When I did the research on that guy, what I got from everything that I read about him is that he loved women in every way that you could possibly imagine. He loved them. He probably went to jail because of how much he loved women. If there was a guy involved who was hurting a woman, he would say don’t do that. That’s how much he loved and respected them. He didn’t mistreat them. And for back then, that’s huge. He stepped up for women and I connected to that. That was one of my favorite characters that I ever played.
What about portraying Howlin’ Wolf makes him your favorite?
He’s a man who knows who he is, what he wants, how to get it and he ain’t scared about what he looks like. He just is who he is. Normally most of the characters that I get are tormented in one thing or another. Howlin’ Wolf didn’t have anything like that. He’s like, “Look, I will tell you upfront, I don’t like you. I don’t have to like you.” [He says imitating Howlin’ Wolf] It was a joy to play him. Can you imagine the freedom? I looked at him on YouTube, 6’6”, 300 pounds, I thought how in the hell and I’m going to play you? That kind of freedom is what I really, really enjoy and I try to add that to all of my characters, including Boden.
Please explain how you do that.
Boden cares about himself but in “Chicago Fire’s” instance, he will care about the people working for him and underneath him much more than he will care about himself. So the firehouse and the people who work for him are way more important. They’re his kids, his children. Boden is a watcher; he picks up things quickly because he’s been around a long time. He knows when to go in, when not to go in, when to put his life on the line. And he knows what he has in Firehouse 51: A bunch of mavericks. And he encourages that. Every single one of them—the men, the women— they all know who they are and they will fight you for their opinions. He says, “Work within the framework, as in there are rules, and I take the heat from the top brass, but I need you to keep that special piece of fire you have when you’re in there and you’re fighting to save somebody’s life—your own or one of us— you need to be able to think quick and on your feet and use that opinion.” Because to turn around and say I’m going to do it by the book isn’t going to help you when your life is in danger.

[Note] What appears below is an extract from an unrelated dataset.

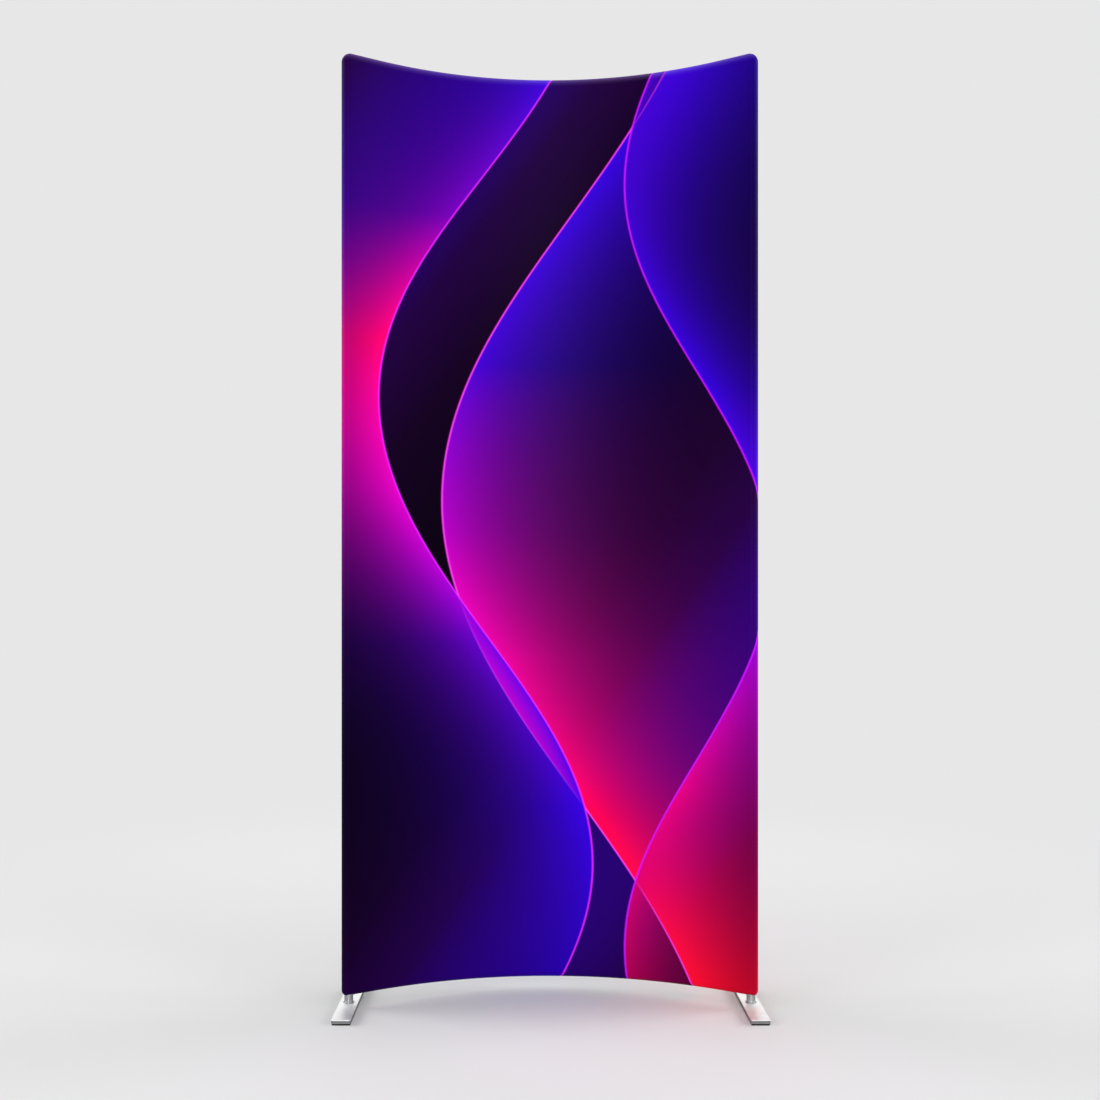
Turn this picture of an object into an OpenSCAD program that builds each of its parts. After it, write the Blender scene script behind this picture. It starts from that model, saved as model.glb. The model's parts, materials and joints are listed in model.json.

I will say, one my favorite things about playing him is the cast and crew. I like that job, it’s a ensemble.
You’ve worked on “Oz” and now you’re on “Chicago Fire.” Which do you like better: working on a network or cable series?
I will be honest and say sometimes there are frustrations in dealing with a network versus a cable show. As I’ve done an HBO show, I know the freedoms I am allowed and where I don’t have to hold back in any shape or form like on a network show. But what it does do, in its favor, is that it forces you to be more creative to get that point that you want to make across. It’s a subtler version or an implied version. You have to start to do that because you can’t do the thing that you naturally think would come because the network has its rules. I don’t always like them—I will tell you that upfront—but what it’s forced us to do is have to find another way to get that feeling across. It forces you to be inventive.
You work long hours but when you get some free time, what TV shows do you like to watch?
I like to watch “Game of Thrones.” I recently binged on “Breaking Bad.” I recently binged on “House of Cards.” I really watch football—English football. I used to say the s-word [soccer] but I refuse now. That’s me being stubborn. I recognize who I am. [Laughs]
What about movies?
Ah, that’s my passion right there. I love movies especially the old ones. The movie that made me want to be an actor was “In the Heat of the Night.” But one of my other favorite movies that get me every single time without fail is “On the Waterfront.” It just covers all of the aspects of humanity and what it is to be a working-class man who’s trying his best when the system is against him. It’s a great film. Marlon Brando is fantastic and it’s him as a young man at his best. It’s one of the best films ever. Paul Newman I love. He’s got millions of films but the one for me that comes to mind is “The Verdict.” It’s later on in his career but he was brilliant. “Malcolm X”—Denzel [Washington]in that film is phenomenal. “The Godfather” and all of those films, “All About Eve,” and “Arsenic and Old Lace” with Cary Grant. So I’ve got some classic movies that I like to watch and do. The movies now don’t really touch me in the same way but I was a young man and I wasn’t an actor so to suspend my feeling of disbelief was easier then. I know too much now.
You’re not the first person that “In the Heat of the Night” inspired to pursue a film career. Can you share how it influenced your decision to become an actor?
“In the Heat of the Night” let me know that I wasn’t alone in my thinking and opened the door for me. At 9 years old, it let me know that I could choose to be the man that I wanted to be instead of the man I was told that I had to be. Life as young boy at that period of time for me and my mother was challenging. So we were surviving. It wasn’t an easy childhood. And I was being told one thing and that film enlightened my mind and went he [Sidney Poitier’s Virgil Tibbs] is having the same things put on him [as I am]… It opened the door in mind: People are going to tell you what they’re going to tell you. But you still have to know who you are and who you want to be. It’s up to you to make it happen and most people won’t believe you until it happens. That’s a great lesson to learn. And so, [Sidney Poitier] was a role model for me. And I realized if that there were 9-year-old little black boys, little black girls, little white boys, little white girls, who can turn around and see the essence of who I am when I play any role, if I inspire them to be something more than they were told that they could be, I’ve done my job.